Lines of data
§ §

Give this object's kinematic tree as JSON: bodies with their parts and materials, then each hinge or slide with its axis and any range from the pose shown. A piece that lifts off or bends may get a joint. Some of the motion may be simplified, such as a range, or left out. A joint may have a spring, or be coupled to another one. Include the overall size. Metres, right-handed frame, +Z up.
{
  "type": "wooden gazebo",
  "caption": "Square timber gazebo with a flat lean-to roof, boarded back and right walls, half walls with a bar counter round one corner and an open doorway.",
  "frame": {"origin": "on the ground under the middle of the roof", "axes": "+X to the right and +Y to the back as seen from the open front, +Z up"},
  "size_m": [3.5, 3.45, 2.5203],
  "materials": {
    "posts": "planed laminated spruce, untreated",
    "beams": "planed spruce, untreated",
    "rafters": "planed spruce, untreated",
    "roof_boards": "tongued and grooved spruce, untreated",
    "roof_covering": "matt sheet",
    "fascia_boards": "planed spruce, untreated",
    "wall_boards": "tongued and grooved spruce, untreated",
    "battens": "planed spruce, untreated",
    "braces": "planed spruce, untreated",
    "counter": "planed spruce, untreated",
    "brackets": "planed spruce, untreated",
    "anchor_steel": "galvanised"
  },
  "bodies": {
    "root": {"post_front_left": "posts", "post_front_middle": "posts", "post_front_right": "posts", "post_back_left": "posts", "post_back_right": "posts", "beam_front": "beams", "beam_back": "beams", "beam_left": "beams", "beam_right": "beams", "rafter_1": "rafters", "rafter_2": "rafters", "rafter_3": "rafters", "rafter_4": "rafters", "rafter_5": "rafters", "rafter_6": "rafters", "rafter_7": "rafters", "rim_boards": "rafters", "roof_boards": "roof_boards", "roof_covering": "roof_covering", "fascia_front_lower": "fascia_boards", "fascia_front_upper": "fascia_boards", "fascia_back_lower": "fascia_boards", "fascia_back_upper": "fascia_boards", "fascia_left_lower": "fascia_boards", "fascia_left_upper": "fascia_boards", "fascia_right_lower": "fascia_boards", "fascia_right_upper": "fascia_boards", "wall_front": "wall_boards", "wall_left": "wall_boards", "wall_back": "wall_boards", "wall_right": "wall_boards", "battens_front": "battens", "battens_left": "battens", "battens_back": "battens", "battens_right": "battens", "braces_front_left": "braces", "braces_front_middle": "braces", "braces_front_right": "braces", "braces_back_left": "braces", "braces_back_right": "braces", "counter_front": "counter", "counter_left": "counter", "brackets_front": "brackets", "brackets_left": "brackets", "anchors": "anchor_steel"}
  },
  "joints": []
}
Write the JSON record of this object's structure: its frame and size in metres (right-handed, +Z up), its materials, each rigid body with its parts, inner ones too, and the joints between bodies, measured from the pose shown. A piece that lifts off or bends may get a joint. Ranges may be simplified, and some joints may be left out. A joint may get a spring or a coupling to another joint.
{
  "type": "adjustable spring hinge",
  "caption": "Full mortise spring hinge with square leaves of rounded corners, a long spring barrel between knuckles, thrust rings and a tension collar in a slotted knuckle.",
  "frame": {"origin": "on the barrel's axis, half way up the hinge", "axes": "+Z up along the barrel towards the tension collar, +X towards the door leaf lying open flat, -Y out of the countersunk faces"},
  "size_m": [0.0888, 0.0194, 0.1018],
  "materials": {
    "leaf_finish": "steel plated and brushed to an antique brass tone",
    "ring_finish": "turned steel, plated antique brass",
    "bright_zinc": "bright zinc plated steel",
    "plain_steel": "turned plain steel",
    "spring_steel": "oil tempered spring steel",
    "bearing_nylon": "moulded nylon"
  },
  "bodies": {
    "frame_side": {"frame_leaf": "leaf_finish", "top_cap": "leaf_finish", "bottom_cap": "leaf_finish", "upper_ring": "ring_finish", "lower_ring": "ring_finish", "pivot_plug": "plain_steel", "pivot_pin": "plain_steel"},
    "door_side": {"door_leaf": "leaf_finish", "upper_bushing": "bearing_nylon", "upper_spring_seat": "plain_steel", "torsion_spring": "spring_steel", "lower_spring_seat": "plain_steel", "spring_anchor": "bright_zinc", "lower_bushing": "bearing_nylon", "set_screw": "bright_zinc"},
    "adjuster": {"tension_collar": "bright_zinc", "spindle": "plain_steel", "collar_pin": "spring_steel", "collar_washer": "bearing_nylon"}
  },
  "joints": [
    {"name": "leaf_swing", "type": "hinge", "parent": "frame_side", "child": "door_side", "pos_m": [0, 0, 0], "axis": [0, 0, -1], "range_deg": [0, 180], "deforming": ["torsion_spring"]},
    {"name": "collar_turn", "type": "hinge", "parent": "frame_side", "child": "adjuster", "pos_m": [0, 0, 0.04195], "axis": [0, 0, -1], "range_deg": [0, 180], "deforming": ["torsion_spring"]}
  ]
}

§ §

**Problem statement**: Once more, set down the full listing, verbatim.

**Result of this task**:
Give this object's kinematic tree as JSON: bodies with their parts and materials, then each hinge or slide with its axis and any range from the pose shown. A piece that lifts off or bends may get a joint. Some of the motion may be simplified, such as a range, or left out. A joint may have a spring, or be coupled to another one. Include the overall size. Metres, right-handed frame, +Z up.
{
  "type": "wooden gazebo",
  "caption": "Square timber gazebo with a flat lean-to roof, boarded back and right walls, half walls with a bar counter round one corner and an open doorway.",
  "frame": {"origin": "on the ground under the middle of the roof", "axes": "+X to the right and +Y to the back as seen from the open front, +Z up"},
  "size_m": [3.5, 3.45, 2.5203],
  "materials": {
    "posts": "planed laminated spruce, untreated",
    "beams": "planed spruce, untreated",
    "rafters": "planed spruce, untreated",
    "roof_boards": "tongued and grooved spruce, untreated",
    "roof_covering": "matt sheet",
    "fascia_boards": "planed spruce, untreated",
    "wall_boards": "tongued and grooved spruce, untreated",
    "battens": "planed spruce, untreated",
    "braces": "planed spruce, untreated",
    "counter": "planed spruce, untreated",
    "brackets": "planed spruce, untreated",
    "anchor_steel": "galvanised"
  },
  "bodies": {
    "root": {"post_front_left": "posts", "post_front_middle": "posts", "post_front_right": "posts", "post_back_left": "posts", "post_back_right": "posts", "beam_front": "beams", "beam_back": "beams", "beam_left": "beams", "beam_right": "beams", "rafter_1": "rafters", "rafter_2": "rafters", "rafter_3": "rafters", "rafter_4": "rafters", "rafter_5": "rafters", "rafter_6": "rafters", "rafter_7": "rafters", "rim_boards": "rafters", "roof_boards": "roof_boards", "roof_covering": "roof_covering", "fascia_front_lower": "fascia_boards", "fascia_front_upper": "fascia_boards", "fascia_back_lower": "fascia_boards", "fascia_back_upper": "fascia_boards", "fascia_left_lower": "fascia_boards", "fascia_left_upper": "fascia_boards", "fascia_right_lower": "fascia_boards", "fascia_right_upper": "fascia_boards", "wall_front": "wall_boards", "wall_left": "wall_boards", "wall_back": "wall_boards", "wall_right": "wall_boards", "battens_front": "battens", "battens_left": "battens", "battens_back": "battens", "battens_right": "battens", "braces_front_left": "braces", "braces_front_middle": "braces", "braces_front_right": "braces", "braces_back_left": "braces", "braces_back_right": "braces", "counter_front": "counter", "counter_left": "counter", "brackets_front": "brackets", "brackets_left": "brackets", "anchors": "anchor_steel"}
  },
  "joints": []
}
Write the JSON record of this object's structure: its frame and size in metres (right-handed, +Z up), its materials, each rigid body with its parts, inner ones too, and the joints between bodies, measured from the pose shown. A piece that lifts off or bends may get a joint. Ranges may be simplified, and some joints may be left out. A joint may get a spring or a coupling to another joint.
{
  "type": "adjustable spring hinge",
  "caption": "Full mortise spring hinge with square leaves of rounded corners, a long spring barrel between knuckles, thrust rings and a tension collar in a slotted knuckle.",
  "frame": {"origin": "on the barrel's axis, half way up the hinge", "axes": "+Z up along the barrel towards the tension collar, +X towards the door leaf lying open flat, -Y out of the countersunk faces"},
  "size_m": [0.0888, 0.0194, 0.1018],
  "materials": {
    "leaf_finish": "steel plated and brushed to an antique brass tone",
    "ring_finish": "turned steel, plated antique brass",
    "bright_zinc": "bright zinc plated steel",
    "plain_steel": "turned plain steel",
    "spring_steel": "oil tempered spring steel",
    "bearing_nylon": "moulded nylon"
  },
  "bodies": {
    "frame_side": {"frame_leaf": "leaf_finish", "top_cap": "leaf_finish", "bottom_cap": "leaf_finish", "upper_ring": "ring_finish", "lower_ring": "ring_finish", "pivot_plug": "plain_steel", "pivot_pin": "plain_steel"},
    "door_side": {"door_leaf": "leaf_finish", "upper_bushing": "bearing_nylon", "upper_spring_seat": "plain_steel", "torsion_spring": "spring_steel", "lower_spring_seat": "plain_steel", "spring_anchor": "bright_zinc", "lower_bushing": "bearing_nylon", "set_screw": "bright_zinc"},
    "adjuster": {"tension_collar": "bright_zinc", "spindle": "plain_steel", "collar_pin": "spring_steel", "collar_washer": "bearing_nylon"}
  },
  "joints": [
    {"name": "leaf_swing", "type": "hinge", "parent": "frame_side", "child": "door_side", "pos_m": [0, 0, 0], "axis": [0, 0, -1], "range_deg": [0, 180], "deforming": ["torsion_spring"]},
    {"name": "collar_turn", "type": "hinge", "parent": "frame_side", "child": "adjuster", "pos_m": [0, 0, 0.04195], "axis": [0, 0, -1], "range_deg": [0, 180], "deforming": ["torsion_spring"]}
  ]
}